Part 51: Did It Actually Work?

The planner had a problem with optimism. It would execute a multi-step plan, report success, and move on. Sometimes the result was correct. Sometimes a step had failed silently — a file write that produced empty output, a code patch that didn’t apply, a website that rendered a blank page. The planner didn’t check. It assumed that completing the steps meant achieving the goal.

The goal verification pipeline addresses this with three layers: a loop controller for persistent goal pursuit, an assertion framework for deterministic checks, and content manifests for observable-state verification.

The loop controller wraps the orchestrator in a retry loop. Instead of a single pass through the plan, it calls handle_task() repeatedly, evaluating the result after each attempt. If the goal isn’t met, it synthesises an actionable “gap summary” — a description of what’s missing or broken — and feeds it back as an enriched request for the next attempt.
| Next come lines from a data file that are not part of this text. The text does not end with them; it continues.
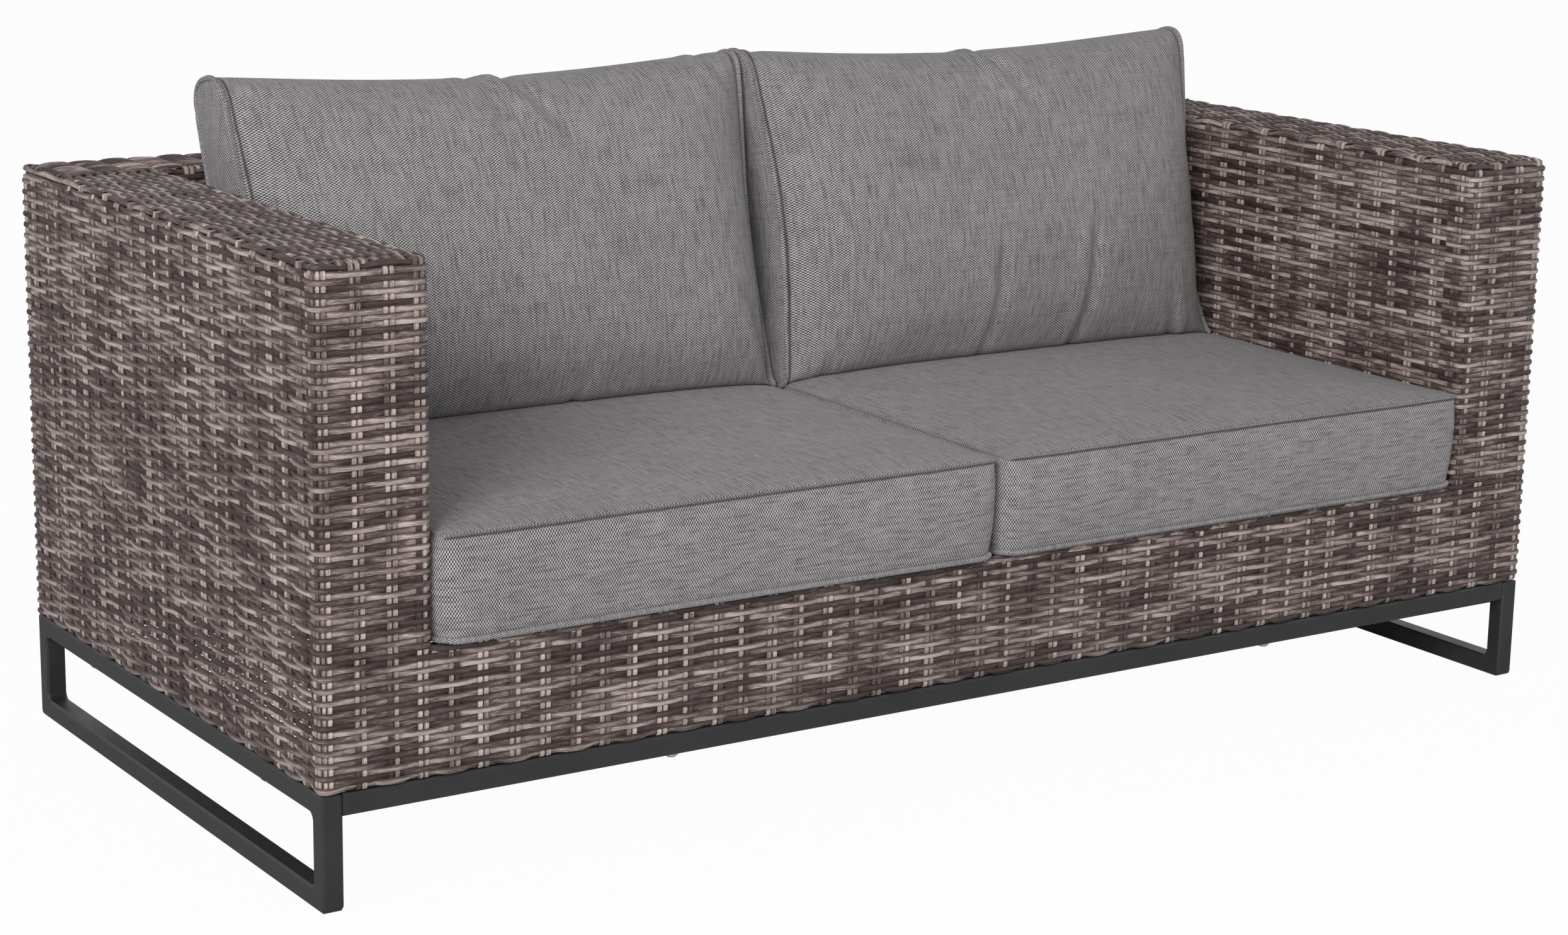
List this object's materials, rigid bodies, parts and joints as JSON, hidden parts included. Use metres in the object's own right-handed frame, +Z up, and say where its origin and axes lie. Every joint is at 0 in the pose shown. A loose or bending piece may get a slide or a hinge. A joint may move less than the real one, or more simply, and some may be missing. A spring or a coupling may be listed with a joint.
{
  "type": "rattan garden sofa",
  "caption": "Low garden sofa: woven rattan arms, back and front apron on a square-tube sled base, with loose boxed seat cushions and leaning back cushions.",
  "frame": {"origin": "centre of the floor area under the sofa, at floor level", "axes": "+X to the right when facing the sofa, -Y out of the front of the seat, +Z up"},
  "size_m": [1.7, 0.8, 0.8],
  "materials": {
    "powder_coat": "satin anthracite powder coat on welded square steel tube",
    "bolt_steel": "zinc-plated button-head bolts",
    "frame_metal": "grey powder-coated aluminium tube, hidden by the weave",
    "rattan": "half-round synthetic rattan strands, mottled taupe and brown-grey, slight sheen",
    "cushion_cloth": "woven grey melange outdoor cloth",
    "cushion_filling": "off-white foam and polyester fibre",
    "zip_tape": "dark coil zip on woven tape"
  },
  "bodies": {
    "sofa_body": {"left_sled_leg": "powder_coat", "right_sled_leg": "powder_coat", "front_base_rail": "powder_coat", "rear_base_rail": "powder_coat", "base_cross_rail_1": "powder_coat", "base_cross_rail_2": "powder_coat", "base_bolt_front_left": "bolt_steel", "base_bolt_front_right": "bolt_steel", "base_bolt_rear_left": "bolt_steel", "base_bolt_rear_right": "bolt_steel", "base_bolt_left_front": "bolt_steel", "base_bolt_left_rear": "bolt_steel", "base_bolt_right_front": "bolt_steel", "base_bolt_right_rear": "bolt_steel", "left_side_frame": "frame_metal", "right_side_frame": "frame_metal", "front_apron_frame": "frame_metal", "rear_frame": "frame_metal", "left_arm_inner_frame": "frame_metal", "right_arm_inner_frame": "frame_metal", "back_inner_frame": "frame_metal", "seat_bearer_1": "frame_metal", "seat_bearer_2": "frame_metal", "seat_bearer_3": "frame_metal", "seat_bearer_4": "frame_metal", "seat_bearer_5": "frame_metal", "left_arm_spacer_front": "frame_metal", "left_arm_spacer_rear": "frame_metal", "right_arm_spacer_front": "frame_metal", "right_arm_spacer_rear": "frame_metal", "back_spacer_1": "frame_metal", "back_spacer_2": "frame_metal", "back_spacer_3": "frame_metal", "front_apron_weave": "rattan", "rear_weave": "rattan", "left_side_weave": "rattan", "right_side_weave": "rattan", "left_arm_front_weave": "rattan", "right_arm_front_weave": "rattan", "left_arm_inner_weave": "rattan", "right_arm_inner_weave": "rattan", "back_inner_weave": "rattan", "seat_deck_weave": "rattan", "left_arm_top_weave": "rattan", "right_arm_top_weave": "rattan", "back_top_weave": "rattan"},
    "left_seat_cushion": {"left_seat_cushion_cover": "cushion_cloth", "left_seat_cushion_foam": "cushion_filling", "left_seat_cushion_zip": "zip_tape"},
    "left_back_cushion": {"left_back_cushion_cover": "cushion_cloth", "left_back_cushion_fill": "cushion_filling", "left_back_cushion_zip": "zip_tape"},
    "right_seat_cushion": {"right_seat_cushion_cover": "cushion_cloth", "right_seat_cushion_foam": "cushion_filling", "right_seat_cushion_zip": "zip_tape"},
    "right_back_cushion": {"right_back_cushion_cover": "cushion_cloth", "right_back_cushion_fill": "cushion_filling", "right_back_cushion_zip": "zip_tape"}
  },
  "joints": [
    {"name": "left_seat_cushion_slide", "type": "slide", "parent": "sofa_body", "child": "left_seat_cushion", "axis": [0, -1, 0], "range_m": [0, 0.75]},
    {"name": "right_seat_cushion_slide", "type": "slide", "parent": "sofa_body", "child": "right_seat_cushion", "axis": [0, -1, 0], "range_m": [0, 0.75]},
    {"name": "left_back_cushion_lift", "type": "slide", "parent": "left_seat_cushion", "child": "left_back_cushion", "axis": [0, 0, 1], "range_m": [0, 0.45]},
    {"name": "right_back_cushion_lift", "type": "slide", "parent": "right_seat_cushion", "child": "right_back_cushion", "axis": [0, 0, 1], "range_m": [0, 0.45]}
  ]
}
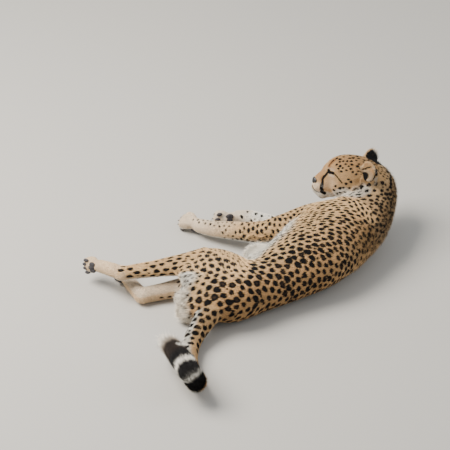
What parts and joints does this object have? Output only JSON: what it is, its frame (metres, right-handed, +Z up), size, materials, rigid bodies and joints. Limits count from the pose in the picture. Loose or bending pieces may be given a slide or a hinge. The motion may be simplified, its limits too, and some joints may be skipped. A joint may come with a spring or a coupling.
{
  "type": "cheetah model",
  "caption": "Life-size resting adult cheetah lying on its right side, head raised and turned back over the shoulder, tail folded at its end.",
  "frame": {"origin": "on the floor flat under the ribs", "axes": "+X along the trunk towards the head, -Y the side of the spine, +Y the side of the feet, +Z up away from the floor"},
  "size_m": [1.1811, 0.9205, 0.2993],
  "materials": {
    "coat": "short matte spotted fur",
    "pale_coat": "pale short fur",
    "dark_coat": "black banded fur",
    "nose": "moist black nose leather",
    "pads": "rough dark slate paw pads",
    "claws": "smooth dark horn",
    "whiskers": "fine pale whiskers"
  },
  "bodies": {
    "root": {"head": "coat", "neck": "coat", "chest": "coat", "abdomen": "coat", "rump": "coat", "foreleg_left": "coat", "foreleg_right": "coat", "forepaw_left": "pale_coat", "forepaw_right": "pale_coat", "thigh_left": "coat", "thigh_right": "coat", "shank_left": "coat", "shank_right": "coat", "hindpaw_left": "pale_coat", "hindpaw_right": "pale_coat", "tail_root": "coat", "tail_middle": "coat", "tail_bend": "dark_coat", "tail_tip": "coat", "ear_left": "coat", "ear_right": "coat"}
  },
  "joints": []
}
The planner sees its previous attempt’s outcome and can adjust its approach.

Gap synthesis is the intelligence behind the retries. It’s not a blind “try again.” A priority cascade of six detectors runs against the attempt result: judge gap (the verification judge identified a specific failure), blocked step (a plan step couldn’t execute), no mutations (nothing changed on disk), empty output (the tool returned nothing), partial completion (some steps succeeded, others didn’t), and step failure (a step errored). The first detector that fires produces the gap summary. This means the retry request is specific: “The CSS file was created but the JavaScript file is empty” rather than “Something went wrong.”

The gap summaries are carefully sanitised before reaching the planner. An allowlist approach ensures only safe error descriptions get through. Terms like “semgrep”, “yara”, “clamav” — the names of security scanners in the pipeline — are scrubbed by a backstop regex. The planner should know that its output was rejected, but it shouldn’t know which specific security tool rejected it or why. That information could be used to craft content that evades the scanner.

Attempt history is compressed intelligently. Older attempts get 60-character summaries. Recent ones get full detail. This prevents the context from growing unboundedly while keeping the most relevant information at full fidelity. The loop has configurable budgets — maximum iterations and wall-clock time — to prevent runaway retries. Loop state is persisted in Postgres with user scoping, cancellation support, and a concurrency guard ensuring one active loop per user.

The assertion framework provides deterministic verification that doesn’t require an LLM call. Seven assertion types cover the common cases: file_exists, file_not_empty, file_contains, file_not_contains, content_changed, response_contains, and command_returns. The planner can attach assertions to its plans — “after creating the website, assert that index.html exists and is not empty.” These are cheap, fast, and unambiguous. Either the file exists or it doesn’t.

Assertions feed into a two-tier judge pipeline. Tier 1 is the deterministic layer — assertion results, tool output scanning, structural checks. It’s free and fast. Tier 2 is a planner-as-judge LLM call that evaluates whether the goal was actually achieved. The key insight is that Tier 2 is only invoked when Tier 1 is ambiguous. If all assertions pass and the structural checks look clean, the task is marked complete without burning a judge call. If assertions fail, the task is marked failed without needing the judge to confirm the obvious. The judge only runs when the deterministic signals are mixed or insufficient.

Content manifests fill the gap between structural digests and semantic verification. A structural digest can tell you that an HTML file has 12 elements and 3 script tags. But it can’t tell you whether the background is blue or whether the navigation links point somewhere real. Content manifests extract observable properties: the actual background colour from a CSS rule, the actual text content of a heading, the actual DOM element IDs that JavaScript references, the actual endpoints that fetch calls target.

Four extractors cover the main file types. HTML extraction pulls body styles, per-element inline styles, text content, panel counts, and script references. CSS extraction captures element styles by selector, the full colour palette, and layout rules. JavaScript extraction identifies DOM references, timer behaviours, fetch calls, and Date usage. Python extraction maps entry points, class signatures, and CLI argument patterns. Each extractor is designed to confirm what the planner intended — not to expose raw content the planner didn’t originate.

The structural cross-reference check ties it together. After a website is built, it validates that JavaScript DOM references (getElementById('chart')) actually correspond to HTML elements with matching IDs, and that HTML script tags reference files that exist on disk. These are the integration bugs that individual file checks miss — each file can be valid in isolation while the wiring between them is broken.

The result is a verification pipeline that catches failures at multiple levels. Assertions catch the obvious cases — missing files, empty output. Content manifests catch semantic mismatches — the wrong colour, missing content. Cross-reference checks catch integration errors — broken references between files. The judge handles everything else. And the loop controller turns detection into correction, feeding failures back into the planner until the goal is actually met or the budget runs out.

The planner is still optimistic. But now there’s a system that checks its work.